Reforms produced a sea change in Michigan. The state’s 2011 maps, drawn by Republicans, were some of the most aggressively gerrymandered in the country. By contrast, this decade’s commission-drawn map is among the country’s most politically balanced, and it easily survived legal challenges (though some minority groups say tweaks still might have to be made to some districts to ensure fair treatment of communities of color). Maps drawn by independent commissions in California, Arizona, and Colorado are similarly among the fairest in the country.

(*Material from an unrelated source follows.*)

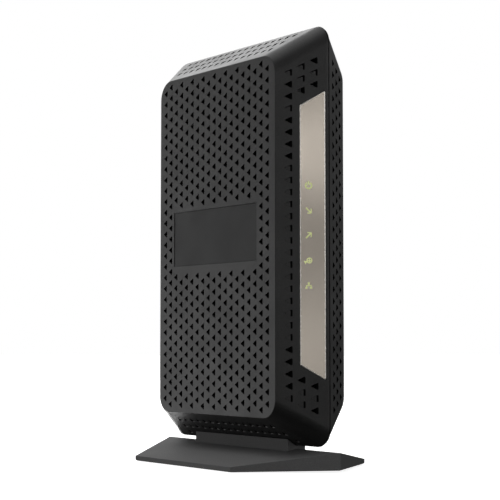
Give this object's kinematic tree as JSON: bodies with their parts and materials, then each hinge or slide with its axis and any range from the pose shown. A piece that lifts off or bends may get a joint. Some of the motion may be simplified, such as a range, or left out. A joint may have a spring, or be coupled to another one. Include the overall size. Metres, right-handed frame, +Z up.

Ohio is a stark counterpoint. Like Michigan, Ohio tightened rules for drawing maps, including by adding a ban on partisan gerrymandering to its state constitution. But in contrast to Michigan, Ohio did not create an independent commission to draw maps and instead left map drawing in the hands of partisan elected officials, who can continue to pass maps on a party-line basis. 

Rather than changing who draws the maps, Ohio reforms sought to constrain gerrymandering in two other ways. First, any maps passed without bipartisan support would have to be redrawn after two election cycles, which reformers hoped would create a strong incentive for partisan line drawers to compromise because they would be uncertain who would hold the map-drawing pen in four years’ time. Second, the state constitution’s ban on partisan gerrymandering would for the first time give voters a means to challenge gerrymanders. But neither check worked this cycle.

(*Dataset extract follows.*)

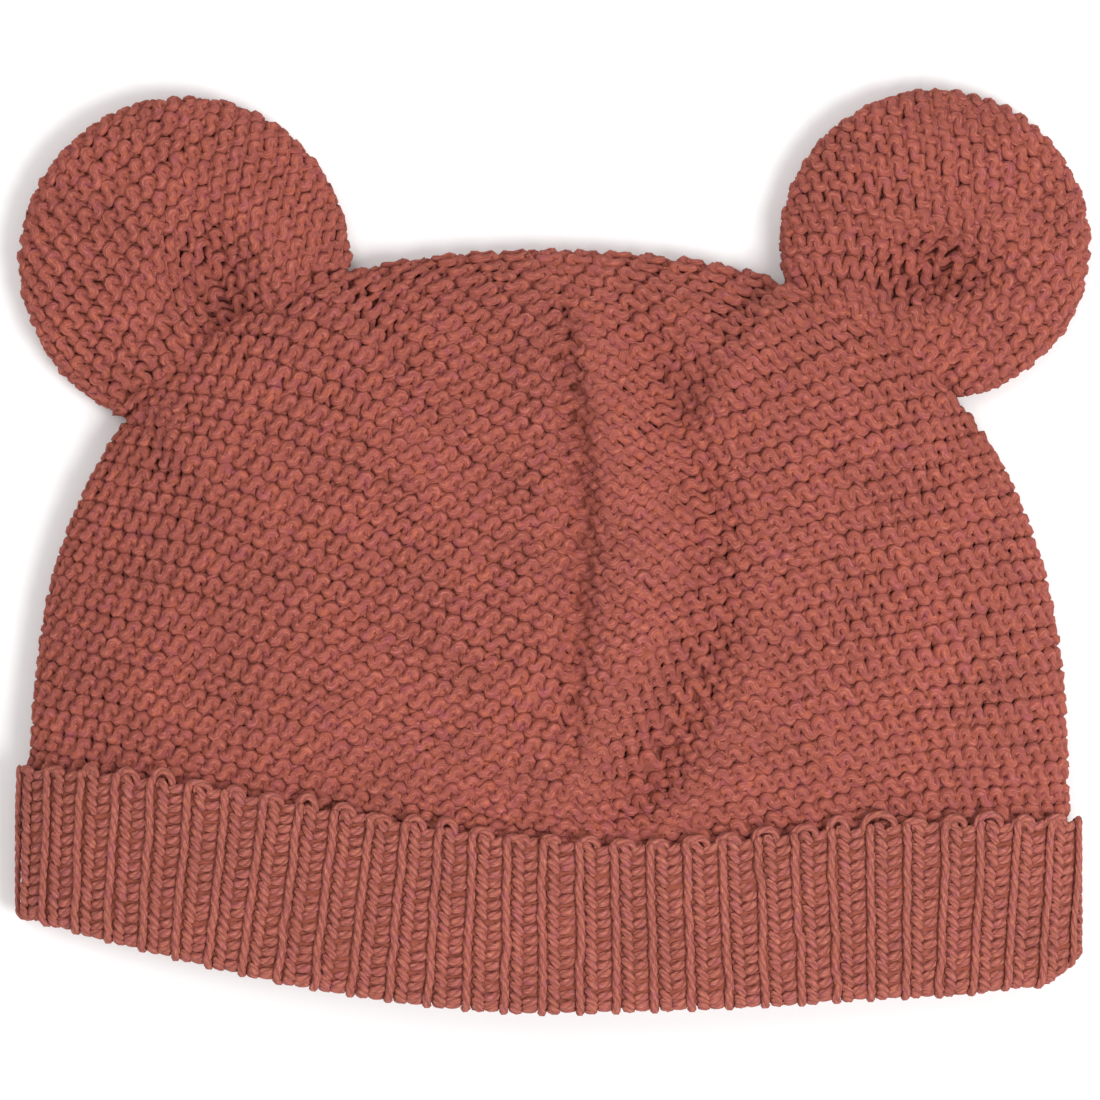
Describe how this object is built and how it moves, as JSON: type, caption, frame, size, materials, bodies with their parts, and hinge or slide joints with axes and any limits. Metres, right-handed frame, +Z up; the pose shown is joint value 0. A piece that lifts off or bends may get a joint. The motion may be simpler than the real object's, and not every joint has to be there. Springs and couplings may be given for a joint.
{
  "type": "baby hat with ears",
  "caption": "Knitted baby hat lying flat: a rounded garter-stitch crown with a ribbed turned-up cuff and two round ears.",
  "frame": {"origin": "on the surface that the hat lies on, under the middle of its back", "axes": "+X to the right seen from above, +Y from the hem to the crown's top, +Z up, away from the surface"},
  "size_m": [0.1813, 0.156, 0.03],
  "materials": {
    "garter_knit": "matt, heather cotton yarn in garter stitch",
    "rib_knit": "matt, heather cotton yarn in one-by-one rib"
  },
  "bodies": {
    "root": {"crown": "garter_knit", "brim": "rib_knit", "ear_left": "garter_knit", "ear_right": "garter_knit"}
  },
  "joints": []
}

For Ohio Republicans, the theoretical possibility that Democrats might control the process in four years ended up not seeming like that much of a risk in a state that increasingly skewed Republican since the passage of reforms. Likewise, though the Ohio Supreme Court struck down the legislature’s congressional map as an unconstitutional partisan gerrymander, the reforms limited the remedies it could impose: While the court could order the legislature to redraw the map, it was barred from drawing its own map or appointing a special master to do so. When Ohio officials proceeded to thumb their noses at the court and simply passed another gerrymander, the court was forced by a tight election schedule to allow the gerrymandered map to be used in the 2022 elections. (A similar dynamic played out with respect to Ohio’s legislative maps, where courts have repeatedly struck down maps as gerrymanders only to have the state’s legislative redistricting commission pass yet another gerrymander.)

Three other states with new reforms — New York, Virginia, and Utah — also struggled with overcoming partisanship. In all three, reforms left ultimate responsibility for drawing a map in the hands of the legislature but created advisory commissions to recommend maps to lawmakers.

In Utah, the failure was the most straightforward: Utah’s Republican-controlled legislature simply ignored maps unanimously recommended by the advisory commission that would have created a highly competitive, slightly Democratic-leaning congressional district in Salt Lake City. Instead, it passed a map that surgically divided Salt Lake City among all four of the state’s congressional districts in order to create four solidly Republican districts. A lawsuit challenging the legislatively drawn map as a partisan gerrymander is pending in state court but will not be heard until after the 2022 midterms.

In New York and Virginia, partisanship had its effects earlier in the process when partisan elected officials on the commission or commissioners appointed by partisan elected officials caused the two commissions to deadlock.

In Virginia, deadlock meant that map-drawing responsibility fell to the state supreme court, which appointed two special masters to propose a congressional map. The map produced by special masters and adopted by the court is by all objective standards a very fair one. But the fact that it is easy to cause the commission to deadlock is a worrying sign for the future prospects of a commission where partisan lawmakers make up half the commission’s membership and can readily deadlock the process if they think it will be to their strategic advantage to do so.

Meanwhile, in New York, when the commission failed to muster the bipartisan votes needed to recommend a congressional map to the legislature, the Democratic-controlled legislature asserted that map-drawing responsibility had defaulted back to it and then promptly proceeded to draw one of the decade’s most aggressive congressional gerrymanders. The state’s highest court threw out the gerrymandered map in subsequent litigation by Republican voters and appointed a special master to draw a map. As in Virginia, that map is fair by most objective standards. But the process of redrawing the map was rushed, left minimal time for public input on complex map changes in a highly diverse state, and forced the state to move its congressional primary from June to late August. And, as in Virginia, the ease with which the commission was deadlocked will be an issue in future cycles.

In short, if there is one takeaway from seeing last decade’s reforms in action, it is that design matters. Reforms work — but only if they are robust enough to overcome partisan interests.